■ **Recorded data**
....................
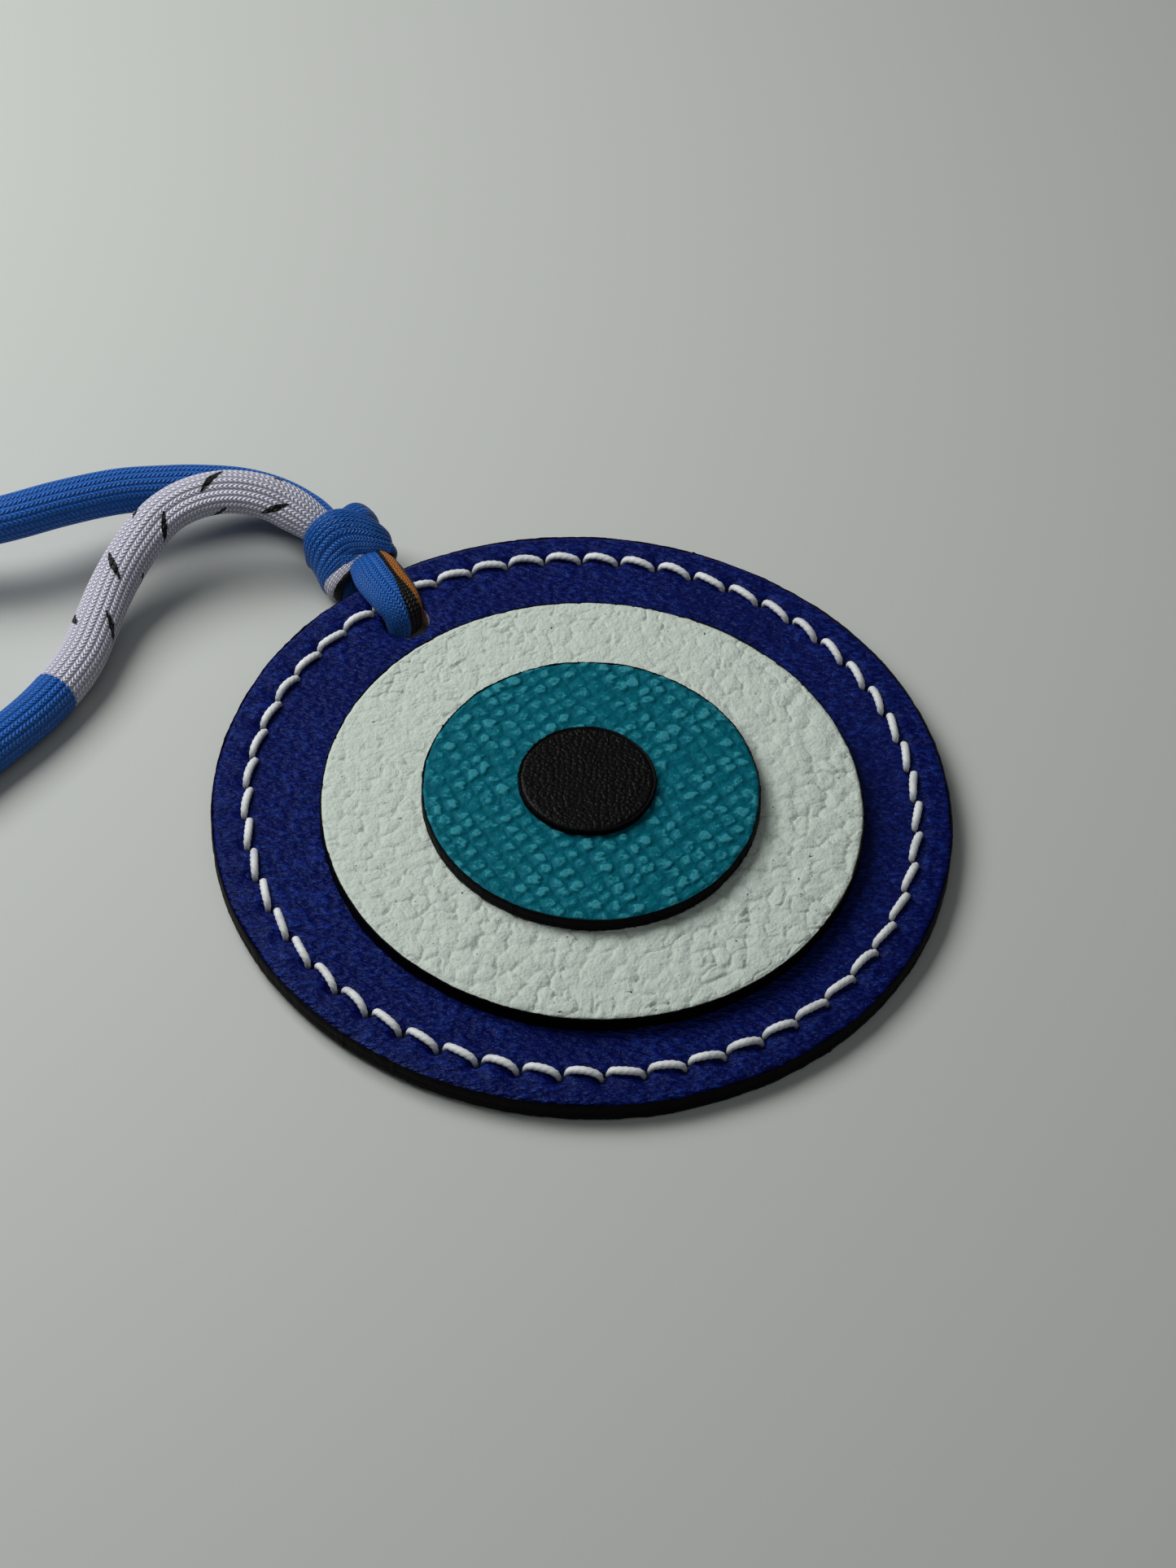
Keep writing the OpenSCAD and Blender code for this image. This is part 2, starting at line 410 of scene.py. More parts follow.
def white_leather():
    look = Look("white_pebbled", Specular_IOR_Level=0.25)
    fine = look.speckle(0.3, 3.0)
    dirt = look.speckle(0.5, 1.0)
    # Painted shade: the creases between the pebbles are painted darker
    colour = look.mix(look.step(look.value("height"), 0.5, 0.0), WHITE, WHITE_CREASE_SHADE)
    # Painted highlight: fine speckles are painted lighter
    colour = look.mix(look.sum("MULTIPLY", look.step(fine, 0.4, 0.7), 0.5), colour, WHITE_SPECKLE_HIGHLIGHT)
    colour = look.mix(look.step(dirt, 0.755, 0.78), colour, DIRT)
    return look.finish(colour, 0.62, look.bump(fine, 0.14, 0.9))


def teal_leather():
    look = Look("teal_embossed", Specular_IOR_Level=0.14, Specular_Tint=(0.2, 0.85, 1.0, 1.0))
    fine = look.speckle(0.22, 3.0)
    uneven = look.sum("MULTIPLY", look.sum("SUBTRACT", fine, 0.5), 0.9)
    top_highlight = look.sum("ADD", look.value("height"), uneven)
    # Painted highlight: the lozenge tops are painted lighter
    colour = look.mix(look.step(top_highlight, 0.5, 0.95), TEAL, TEAL_TOP_HIGHLIGHT)
    # Painted shade: the creases between the lozenges are painted darker
    colour = look.mix(look.step(look.value("height"), 0.2, 0.0), colour, TEAL_CREASE_SHADE)
    return look.finish(colour, 0.5, look.bump(fine, 0.07, 0.9))


def black_leather():
    look = Look("black_pebbled", Specular_IOR_Level=0.09)
    fine = look.speckle(0.2, 2.0)
    colour = look.mix(look.step(fine, 0.4, 0.8), BLACK, BLACK_WORN)
    return look.finish(colour, 0.42, look.bump(fine, 0.06, 0.8))


def edge_paint():
    look = Look("edge_paint", Specular_IOR_Level=0.06)
    lumps = look.speckle(0.5, 3.0)
    colour = look.mix(look.step(lumps, 0.5, 0.8), PAINT, PAINT_WORN)
    return look.finish(colour, 0.6, look.bump(lumps, 0.05))


def waxed_thread():
    look = Look("waxed_thread", Specular_IOR_Level=0.45, Sheen_Weight=0.15)
    fibres = look.speckle(0.12, 2.0)
    soil = look.speckle(1.6, 2.0)
    colour = look.mix(look.step(soil, 0.45, 0.75), THREAD, THREAD_SOILED)
    # Painted shade: the thread's ends are painted dark where they go down the holes
    colour = look.mix(look.value("sunk"), colour, THREAD_HOLE_SHADE)
    return look.finish(colour, 0.5, look.bump(fibres, 0.05, 0.8))


WALES = 20
STITCH_PITCH = 0.5


def cord_knit():
    """Tubular knit. u runs along the cord in mm and v once round it. ink, white and orange say how far from
    the edge of each colour a point is, in mm, less than zero inside it."""
    look = Look("printed_cord", Specular_IOR_Level=0.25, Sheen_Weight=0.05, Sheen_Roughness=0.4)
    uv = look.node("SeparateXYZ", {0: look.node("UVMap", {}, uv_map="UVMap").outputs[0]})
    wale = look.sum("FRACT", look.sum("MULTIPLY", uv.outputs[1], float(WALES)))
    from_middle = look.sum("ABSOLUTE", look.sum("SUBTRACT", wale, 0.5))
    row = look.sum("DIVIDE", uv.outputs[0], STITCH_PITCH)
    slanted = look.sum("FRACT", look.sum("ADD", row, look.sum("MULTIPLY", from_middle, 1.5)))
    from_strand = look.sum("ABSOLUTE", look.sum("SUBTRACT", slanted, 0.5))
    strand = look.sum("SUBTRACT", 1.0, look.sum("MULTIPLY", from_strand, 2.0))
    rib = look.step(from_middle, 0.5, 0.2)
    knit = look.sum("MULTIPLY", look.step(strand, 0.1, 0.85), rib)
    ragged = look.sum("MULTIPLY", look.sum("SUBTRACT", look.speckle(0.35, 2.0), 0.5), 0.28)

    def printed(name):
        return look.step(look.sum("ADD", look.value(name), ragged), 0.07, -0.07)

    fibres = look.speckle(0.15, 2.0)
    blue = look.mix(look.step(fibres, 0.3, 0.7), CORD_BLUE_DARK, CORD_BLUE)
    colour = look.mix(printed("white"), blue, CORD_WHITE)
    colour = look.mix(printed("orange"), colour, CORD_ORANGE)
    # Dark print. On the strap, part of it is painted shadow near the hole
    colour = look.mix(printed("ink"), colour, CORD_INK)
    # Painted shade: the furrows between the knitted strands are painted darker
    shade = look.ramp(knit, (0.0, KNIT_FURROW_SHADE), (0.5, (1, 1, 1)))
    colour = look.mix(1.0, colour, shade, "MULTIPLY")
    return look.finish(colour, 0.42, look.bump(knit, 0.2, 0.9))


def pale_floor():
    look = Look("pale_floor", Specular_IOR_Level=0.2)
    return look.finish(FLOOR, 0.6)


# ---------------------------------------------------------------- cord
# Free cord, from the knot round its loop and back to the knot, in mm
LOOP_ROUTE = [
    [-27.6, 35.2, 2.9], [-30.9, 38.6, 3.0], [-34.6, 40.9, 3.4], [-38.8, 41.7, 4.1],
    [-43.2, 41.0, 5.0], [-47.4, 39.6, 6.0], [-52.0, 37.7, 7.0], [-57.5, 34.8, 7.7],
    [-64.0, 31.6, 7.8], [-72.0, 29.6, 7.0], [-81.0, 28.6, 5.4], [-90.0, 26.6, 3.6],
    [-98.5, 21.6, 2.6], [-104.0, 13.2, 2.5], [-104.8, 3.2, 2.5], [-100.0, -5.6, 2.5],
    [-91.5, -10.6, 2.5], [-82.0, -11.0, 2.5], [-73.0, -7.6, 2.5], [-65.6, -1.8, 2.5],
    [-60.0, 4.9, 2.5], [-56.2, 10.4, 2.5], [-53.6, 15.8, 2.8], [-52.4, 20.6, 3.3],
    [-51.2, 25.4, 4.4], [-49.4, 29.4, 6.0], [-46.8, 32.9, 7.9], [-43.6, 35.0, 9.0],
    [-39.8, 36.1, 9.3], [-35.8, 36.2, 8.7], [-32.2, 35.3, 7.4], [-28.4, 33.4, 5.9],
]
CORD_R = 2.5
LOOP_LENGTH = 208.6
RIB = 0.10
CORD_SIDES = WALES * 6
LOOP_RINGS = 620
# The loop is a little flat on its first bend, with a fold along it at this angle
FOLD_AT = math.radians(125)
FOLD_WIDTH = 0.3
FOLD_DEPTH = 0.32
FLATTENING = 0.12
# Share of its thickness that the cord keeps where it goes into the knot
SQUEEZED = 0.72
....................
Reproduce verbatim only this range: the first line of the material through the line that contains "return look.finish(colour, 0.6, look.bump(lumps, 0.05))", inclusive.

■ **Answer to this task**
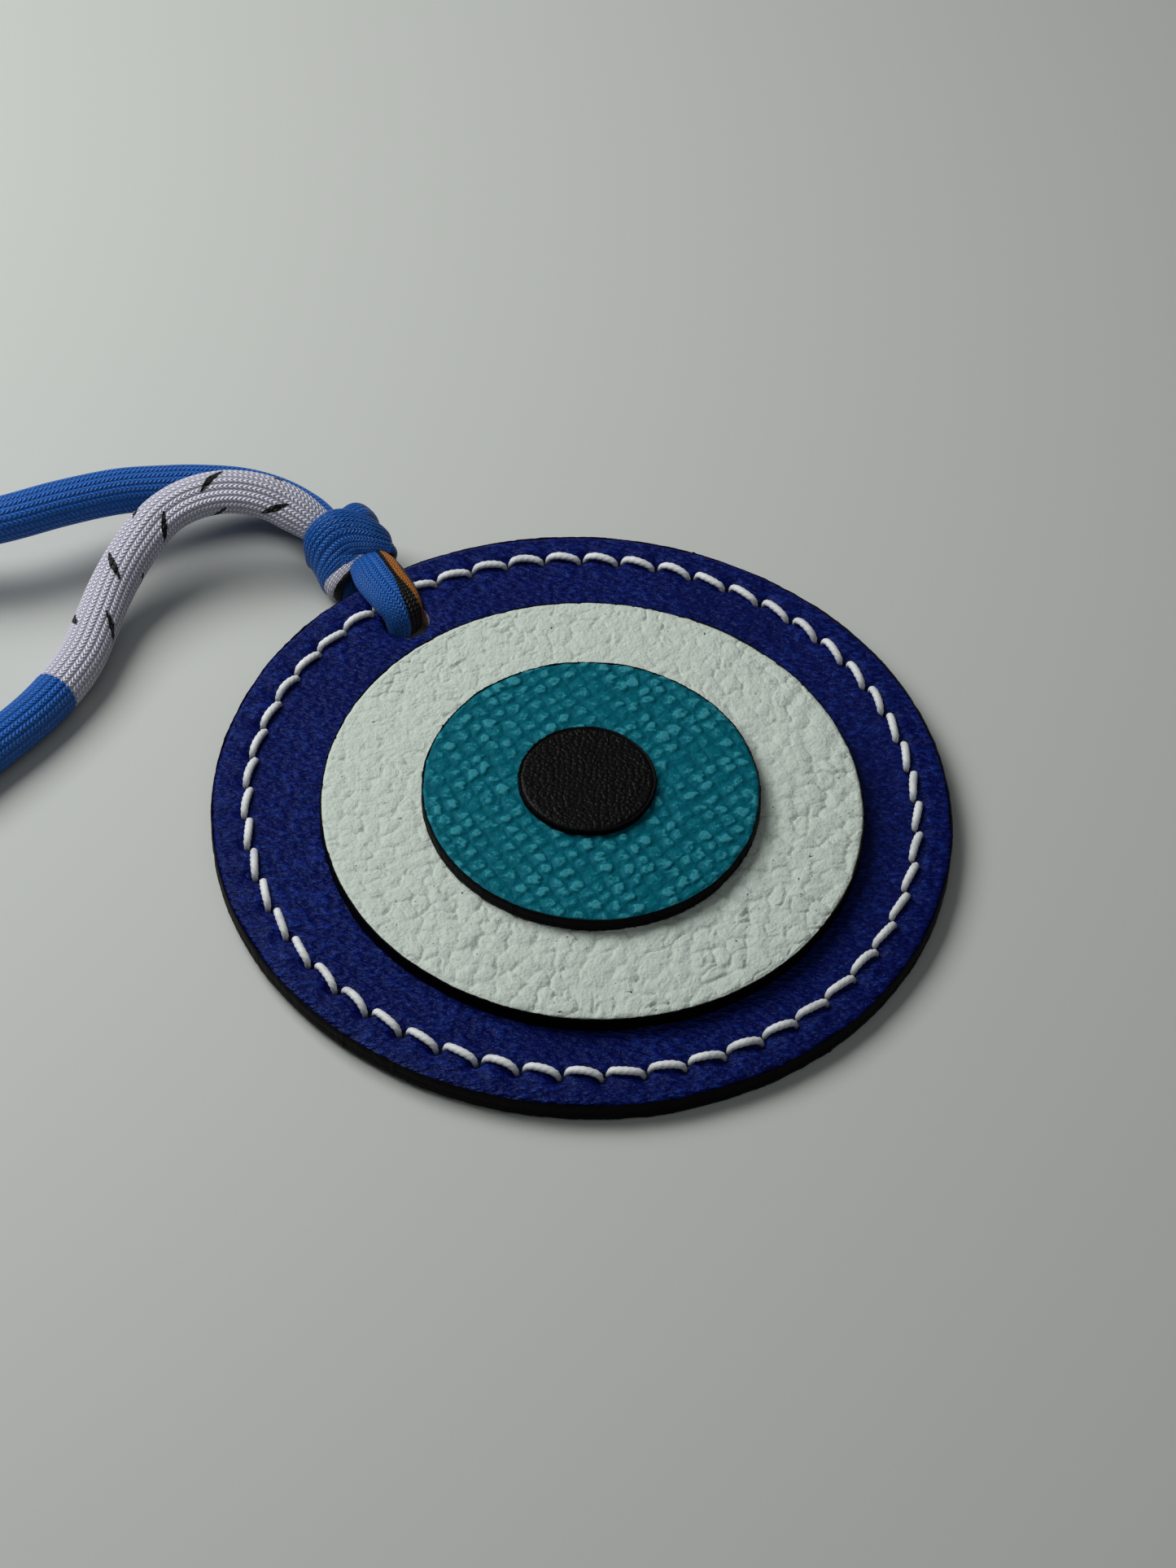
Keep writing the OpenSCAD and Blender code for this image. This is part 2, starting at line 410 of scene.py. More parts follow.
def white_leather():
    look = Look("white_pebbled", Specular_IOR_Level=0.25)
    fine = look.speckle(0.3, 3.0)
    dirt = look.speckle(0.5, 1.0)
    # Painted shade: the creases between the pebbles are painted darker
    colour = look.mix(look.step(look.value("height"), 0.5, 0.0), WHITE, WHITE_CREASE_SHADE)
    # Painted highlight: fine speckles are painted lighter
    colour = look.mix(look.sum("MULTIPLY", look.step(fine, 0.4, 0.7), 0.5), colour, WHITE_SPECKLE_HIGHLIGHT)
    colour = look.mix(look.step(dirt, 0.755, 0.78), colour, DIRT)
    return look.finish(colour, 0.62, look.bump(fine, 0.14, 0.9))


def teal_leather():
    look = Look("teal_embossed", Specular_IOR_Level=0.14, Specular_Tint=(0.2, 0.85, 1.0, 1.0))
    fine = look.speckle(0.22, 3.0)
    uneven = look.sum("MULTIPLY", look.sum("SUBTRACT", fine, 0.5), 0.9)
    top_highlight = look.sum("ADD", look.value("height"), uneven)
    # Painted highlight: the lozenge tops are painted lighter
    colour = look.mix(look.step(top_highlight, 0.5, 0.95), TEAL, TEAL_TOP_HIGHLIGHT)
    # Painted shade: the creases between the lozenges are painted darker
    colour = look.mix(look.step(look.value("height"), 0.2, 0.0), colour, TEAL_CREASE_SHADE)
    return look.finish(colour, 0.5, look.bump(fine, 0.07, 0.9))


def black_leather():
    look = Look("black_pebbled", Specular_IOR_Level=0.09)
    fine = look.speckle(0.2, 2.0)
    colour = look.mix(look.step(fine, 0.4, 0.8), BLACK, BLACK_WORN)
    return look.finish(colour, 0.42, look.bump(fine, 0.06, 0.8))


def edge_paint():
    look = Look("edge_paint", Specular_IOR_Level=0.06)
    lumps = look.speckle(0.5, 3.0)
    colour = look.mix(look.step(lumps, 0.5, 0.8), PAINT, PAINT_WORN)
    return look.finish(colour, 0.6, look.bump(lumps, 0.05))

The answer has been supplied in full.